Джон Уэйн был не прав относительно пилота, бомбившего Хиросиму — 6 августа 1959 года, в четырнадцатую годовщину бомбардировки Хиросимы, в газете «Листенер» было опубликовано большое стихотворение поэта Джона Уэйна (John Wain, 1925–1994) «Песня о майоре Изерли», посвященное нравственным страданиям и раскаянию летчика американских ВВС майора Клода Изерли. Изерли действительно испытывал посттравматический синдром и пытался искупить свою вину (хотя не исключено, что эти его действия преувеличивались активистами движения за ядерное разоружение). Ошибка Джона Уэйна заключалась в том, что Изерли не сбрасывал бомбу на Хиросиму: он был пилотом самолета метеорологической разведки «Стрейт-флаш» и проводил изучение погодных условий в районе бомбардировки за несколько часов до того, как с самолета «Энола Гей» под управлением полковника Пола Тиббетса на Хиросиму была сброшена атомная бомба «Малыш». Тиббетс никогда не выказывал признаков раскаяния и недоумевал, отчего Изерли испытывает такое чувство вины, раз он даже не участвовал в бомбардировке.
Набоков… допустил неточность, описывая фонетику имени Лолита. — В первых строках романа рассказчик, Гумберт Гумберт, описывает фонетику имени в таких выражениях: «JIo-ли-та: кончик языка совершает путь в три шажка вниз по нёбу, чтобы на третьем толкнуться о зубы. Ло. Ли. Та» (перевод В. Набокова). На самом деле при произнесении слова «Лолита» кончик языка совершает не ряд последовательных движений вдоль по нёбу, а передвигается в двух противоположных направлениях: от слога «ло» до слога «ли» — назад, от слога «ли» до слога «та» — вперед. В русском произношении эта последовательность еще более явная, чем в английском.
…путали порой сокола с цаплей… — В шекспировском «Гамлете» (акт II, сцена 2) в беседе с Розенкранцем и Гильденстерном Гамлет уверяет: «Я безумен только при норд-норд-весте; когда ветер с юга, я отличаю сокола от цапли» (перевод М. Лозинского).

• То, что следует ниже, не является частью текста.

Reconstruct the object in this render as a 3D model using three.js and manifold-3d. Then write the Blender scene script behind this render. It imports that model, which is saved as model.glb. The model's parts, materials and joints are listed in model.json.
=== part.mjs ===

В оригинале эта цитата звучит так: «I am but mad North, North-West: when the Winde is Southerly, I know a Hawke from a Handsaw». Толкователям и переводчикам всегда доставляла неудобство двусмысленность слова handsaw, которое означает «ручная пила»; из предположения, что handsaw — это искаженное heronshaw, hemsew, диалектное harnsa («цапля»), возникли традиционные русские переводы. Высказывались предположения, что hawk в этой фразе тоже означает не птицу (между прочим, это не сокол, а ястреб), а что-то другое. Выражение нигде, кроме как у Шекспира, не встречается, и что именно имеет в виду Гамлет, остается неизвестным (сразу после этой реплики разговор прерывается приходом Полония).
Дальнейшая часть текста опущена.